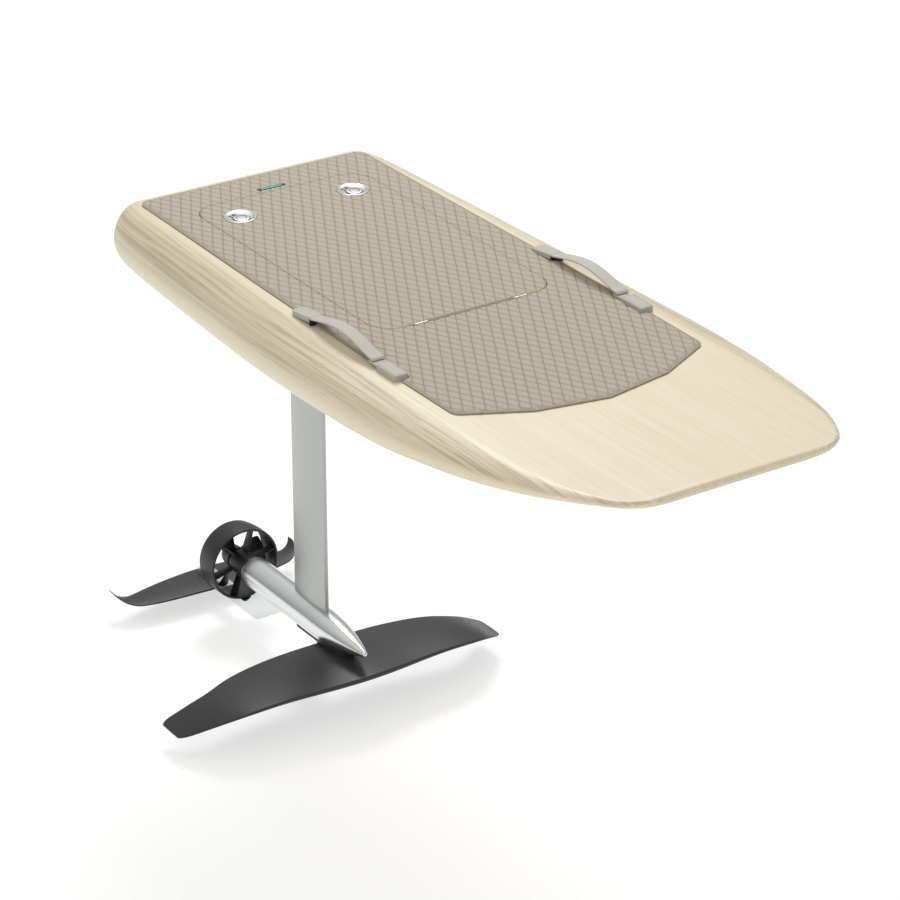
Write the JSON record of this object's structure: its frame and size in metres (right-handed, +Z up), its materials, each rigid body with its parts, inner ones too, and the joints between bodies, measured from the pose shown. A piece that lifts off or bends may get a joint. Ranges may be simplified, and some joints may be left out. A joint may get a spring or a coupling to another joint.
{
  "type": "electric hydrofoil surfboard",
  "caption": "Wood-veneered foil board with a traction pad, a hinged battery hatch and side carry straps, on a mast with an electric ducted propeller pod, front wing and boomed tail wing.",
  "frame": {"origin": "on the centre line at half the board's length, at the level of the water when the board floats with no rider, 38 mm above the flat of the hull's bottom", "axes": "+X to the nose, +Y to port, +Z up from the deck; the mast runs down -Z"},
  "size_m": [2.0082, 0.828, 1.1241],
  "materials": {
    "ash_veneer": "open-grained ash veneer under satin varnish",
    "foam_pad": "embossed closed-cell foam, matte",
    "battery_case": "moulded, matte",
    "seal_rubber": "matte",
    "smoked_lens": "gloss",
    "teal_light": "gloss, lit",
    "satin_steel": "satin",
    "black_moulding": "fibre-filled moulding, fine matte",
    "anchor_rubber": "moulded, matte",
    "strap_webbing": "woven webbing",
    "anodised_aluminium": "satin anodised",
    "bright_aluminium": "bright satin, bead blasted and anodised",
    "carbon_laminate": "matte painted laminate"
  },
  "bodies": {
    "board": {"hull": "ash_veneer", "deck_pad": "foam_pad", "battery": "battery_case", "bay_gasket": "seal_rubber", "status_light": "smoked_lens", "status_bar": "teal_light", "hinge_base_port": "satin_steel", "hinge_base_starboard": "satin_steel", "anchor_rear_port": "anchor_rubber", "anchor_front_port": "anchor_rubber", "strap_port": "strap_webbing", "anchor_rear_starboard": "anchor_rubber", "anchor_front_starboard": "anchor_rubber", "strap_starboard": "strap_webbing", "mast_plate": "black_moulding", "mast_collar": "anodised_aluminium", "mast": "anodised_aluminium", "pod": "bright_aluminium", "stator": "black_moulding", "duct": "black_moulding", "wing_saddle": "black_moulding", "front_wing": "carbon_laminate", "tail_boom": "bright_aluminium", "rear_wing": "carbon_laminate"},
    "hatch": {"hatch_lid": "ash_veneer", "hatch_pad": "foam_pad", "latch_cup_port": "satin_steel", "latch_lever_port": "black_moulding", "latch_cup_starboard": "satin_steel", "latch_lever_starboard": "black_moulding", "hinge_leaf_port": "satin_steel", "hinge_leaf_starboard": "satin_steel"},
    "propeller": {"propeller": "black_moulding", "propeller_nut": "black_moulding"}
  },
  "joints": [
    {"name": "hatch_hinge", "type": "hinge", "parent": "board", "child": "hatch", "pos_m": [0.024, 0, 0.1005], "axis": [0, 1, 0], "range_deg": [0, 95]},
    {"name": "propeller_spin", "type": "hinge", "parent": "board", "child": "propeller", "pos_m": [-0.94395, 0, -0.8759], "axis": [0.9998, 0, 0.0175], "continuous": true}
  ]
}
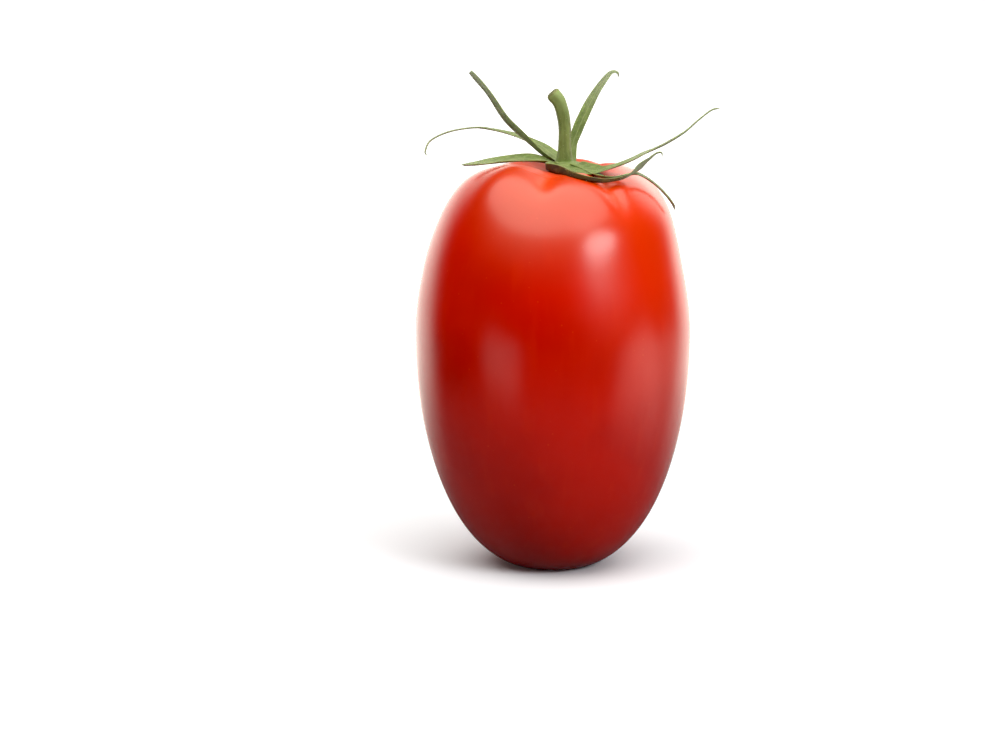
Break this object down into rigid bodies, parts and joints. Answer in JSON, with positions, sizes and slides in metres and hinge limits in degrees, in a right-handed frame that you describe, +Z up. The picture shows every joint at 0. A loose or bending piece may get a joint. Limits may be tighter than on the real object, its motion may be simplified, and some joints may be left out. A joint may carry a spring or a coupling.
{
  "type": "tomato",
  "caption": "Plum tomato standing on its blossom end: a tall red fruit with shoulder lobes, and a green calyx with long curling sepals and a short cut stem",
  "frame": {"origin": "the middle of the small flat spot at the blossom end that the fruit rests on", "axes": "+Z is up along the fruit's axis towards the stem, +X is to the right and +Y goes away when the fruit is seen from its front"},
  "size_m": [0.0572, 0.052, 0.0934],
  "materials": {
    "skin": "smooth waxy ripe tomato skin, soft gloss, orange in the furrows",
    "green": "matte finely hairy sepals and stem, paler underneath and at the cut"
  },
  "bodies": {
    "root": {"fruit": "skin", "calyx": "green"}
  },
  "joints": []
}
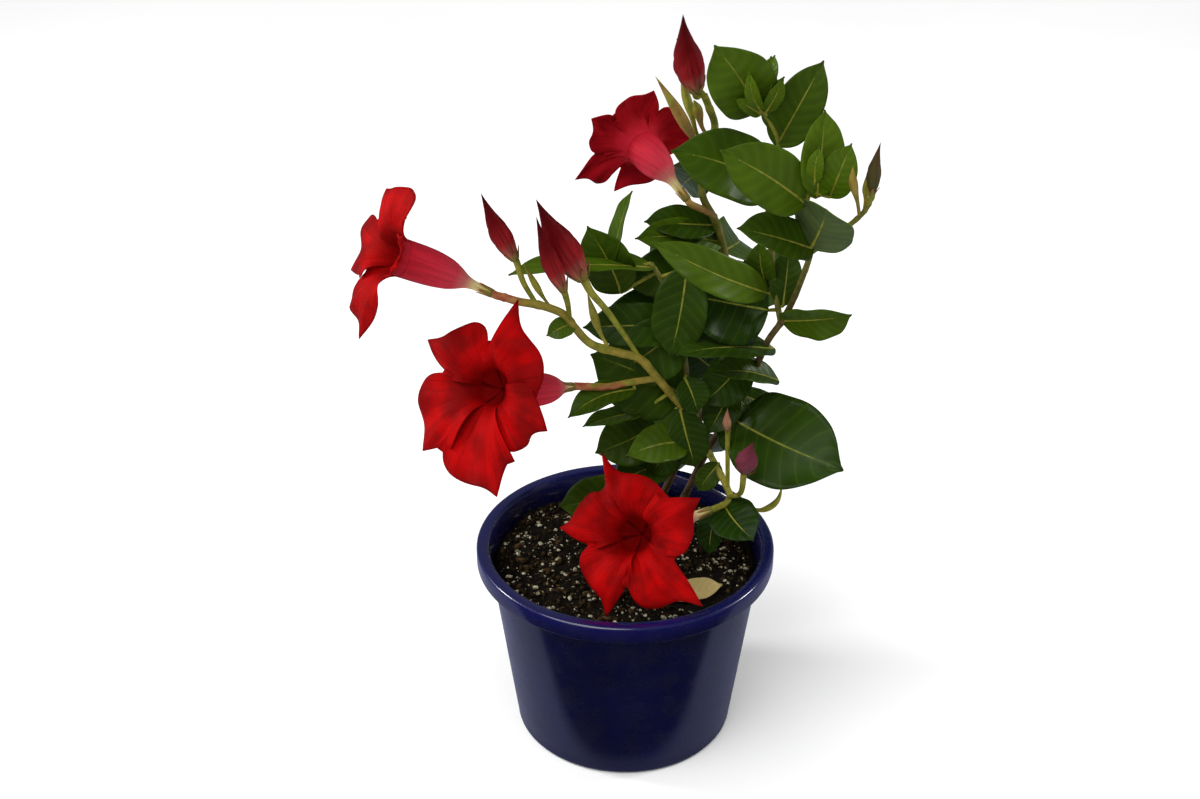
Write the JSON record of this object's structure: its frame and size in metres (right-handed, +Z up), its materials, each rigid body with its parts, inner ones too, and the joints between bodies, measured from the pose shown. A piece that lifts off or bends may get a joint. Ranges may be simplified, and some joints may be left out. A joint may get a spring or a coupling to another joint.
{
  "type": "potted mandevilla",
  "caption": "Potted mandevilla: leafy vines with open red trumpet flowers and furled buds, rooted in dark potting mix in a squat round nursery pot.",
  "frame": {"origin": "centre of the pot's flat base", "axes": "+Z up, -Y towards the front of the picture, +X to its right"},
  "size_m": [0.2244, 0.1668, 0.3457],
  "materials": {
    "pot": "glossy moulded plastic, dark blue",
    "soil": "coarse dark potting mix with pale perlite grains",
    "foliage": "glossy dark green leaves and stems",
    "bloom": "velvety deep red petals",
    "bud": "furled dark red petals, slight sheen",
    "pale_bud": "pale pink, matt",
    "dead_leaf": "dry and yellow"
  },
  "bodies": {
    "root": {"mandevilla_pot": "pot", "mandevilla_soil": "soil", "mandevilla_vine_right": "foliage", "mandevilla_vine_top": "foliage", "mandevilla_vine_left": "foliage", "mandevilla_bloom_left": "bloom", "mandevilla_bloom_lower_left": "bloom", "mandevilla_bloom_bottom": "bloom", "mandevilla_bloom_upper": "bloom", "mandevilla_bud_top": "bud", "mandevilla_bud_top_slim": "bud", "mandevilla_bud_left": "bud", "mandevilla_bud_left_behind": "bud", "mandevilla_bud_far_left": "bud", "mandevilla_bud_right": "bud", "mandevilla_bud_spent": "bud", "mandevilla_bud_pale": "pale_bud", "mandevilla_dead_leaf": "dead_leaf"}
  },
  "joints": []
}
++++
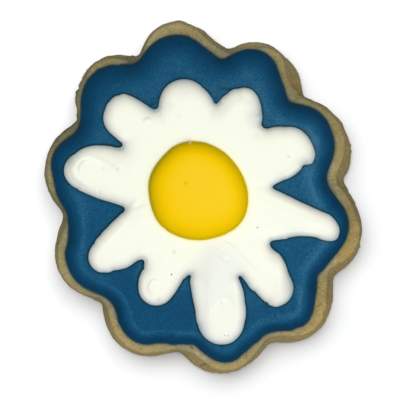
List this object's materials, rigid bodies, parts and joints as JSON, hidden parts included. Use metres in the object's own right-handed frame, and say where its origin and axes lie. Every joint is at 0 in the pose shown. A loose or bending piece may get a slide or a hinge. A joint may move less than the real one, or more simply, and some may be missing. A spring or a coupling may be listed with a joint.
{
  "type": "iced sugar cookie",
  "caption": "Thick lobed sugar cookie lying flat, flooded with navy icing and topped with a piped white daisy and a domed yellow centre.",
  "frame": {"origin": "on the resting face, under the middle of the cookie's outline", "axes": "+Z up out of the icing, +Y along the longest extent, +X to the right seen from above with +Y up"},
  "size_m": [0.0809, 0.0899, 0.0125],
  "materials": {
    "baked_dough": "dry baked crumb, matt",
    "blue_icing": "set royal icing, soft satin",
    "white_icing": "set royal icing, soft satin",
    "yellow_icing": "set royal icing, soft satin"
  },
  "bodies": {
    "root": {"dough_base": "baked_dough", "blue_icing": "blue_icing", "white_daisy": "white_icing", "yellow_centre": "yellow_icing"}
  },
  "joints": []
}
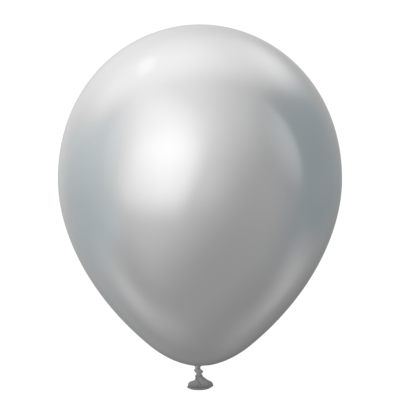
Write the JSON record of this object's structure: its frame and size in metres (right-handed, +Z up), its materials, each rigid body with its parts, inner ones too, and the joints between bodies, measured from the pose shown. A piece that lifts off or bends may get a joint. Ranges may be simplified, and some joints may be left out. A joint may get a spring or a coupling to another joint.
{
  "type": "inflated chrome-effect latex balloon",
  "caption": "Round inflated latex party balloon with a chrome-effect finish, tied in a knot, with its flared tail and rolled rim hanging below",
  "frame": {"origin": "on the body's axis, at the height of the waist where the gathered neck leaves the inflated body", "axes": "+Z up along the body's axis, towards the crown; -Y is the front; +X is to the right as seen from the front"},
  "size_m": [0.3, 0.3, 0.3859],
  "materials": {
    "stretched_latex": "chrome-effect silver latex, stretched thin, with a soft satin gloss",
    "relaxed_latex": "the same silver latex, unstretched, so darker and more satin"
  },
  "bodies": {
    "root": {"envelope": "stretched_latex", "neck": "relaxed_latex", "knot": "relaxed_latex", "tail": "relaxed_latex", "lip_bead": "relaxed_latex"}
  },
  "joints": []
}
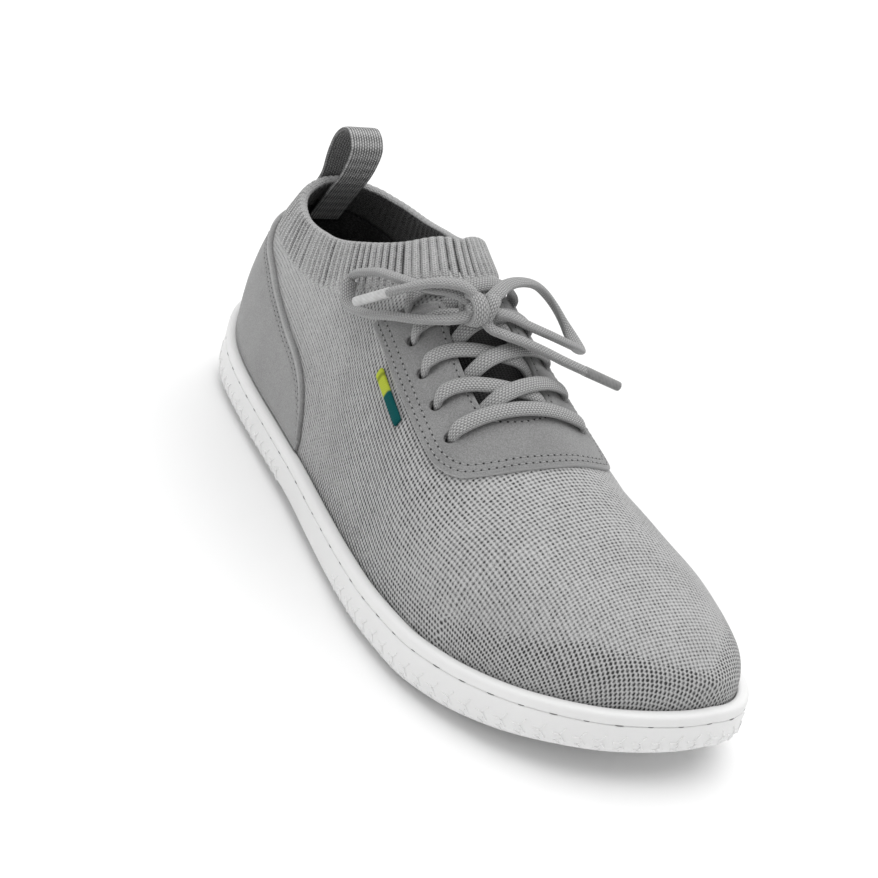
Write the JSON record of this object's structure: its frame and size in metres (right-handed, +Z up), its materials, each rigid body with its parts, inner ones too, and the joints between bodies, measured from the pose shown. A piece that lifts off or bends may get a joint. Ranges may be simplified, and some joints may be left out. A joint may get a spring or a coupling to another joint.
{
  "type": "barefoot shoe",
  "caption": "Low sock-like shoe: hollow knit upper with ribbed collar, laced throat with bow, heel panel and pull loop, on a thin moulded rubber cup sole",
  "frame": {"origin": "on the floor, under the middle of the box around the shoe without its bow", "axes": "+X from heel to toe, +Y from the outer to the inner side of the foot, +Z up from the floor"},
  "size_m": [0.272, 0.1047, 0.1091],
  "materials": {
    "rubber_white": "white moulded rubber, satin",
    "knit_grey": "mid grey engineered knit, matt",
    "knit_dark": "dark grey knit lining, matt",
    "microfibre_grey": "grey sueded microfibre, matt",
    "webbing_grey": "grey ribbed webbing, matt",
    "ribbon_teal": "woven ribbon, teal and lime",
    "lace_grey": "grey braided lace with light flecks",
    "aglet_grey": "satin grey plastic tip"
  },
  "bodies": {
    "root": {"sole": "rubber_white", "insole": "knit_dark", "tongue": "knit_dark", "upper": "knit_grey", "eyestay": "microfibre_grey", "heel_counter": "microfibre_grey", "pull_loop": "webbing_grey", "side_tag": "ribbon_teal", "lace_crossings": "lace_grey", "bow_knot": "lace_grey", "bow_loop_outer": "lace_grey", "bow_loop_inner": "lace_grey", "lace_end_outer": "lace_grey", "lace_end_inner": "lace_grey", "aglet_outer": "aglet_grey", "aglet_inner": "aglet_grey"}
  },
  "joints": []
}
++++
> The problem
Search the data above for lines holding "picture" and copy each of them.

> Exercise output
Break this object down into rigid bodies, parts and joints. Answer in JSON, with positions, sizes and slides in metres and hinge limits in degrees, in a right-handed frame that you describe, +Z up. The picture shows every joint at 0. A loose or bending piece may get a joint. Limits may be tighter than on the real object, its motion may be simplified, and some joints may be left out. A joint may carry a spring or a coupling.
  "frame": {"origin": "centre of the pot's flat base", "axes": "+Z up, -Y towards the front of the picture, +X to its right"},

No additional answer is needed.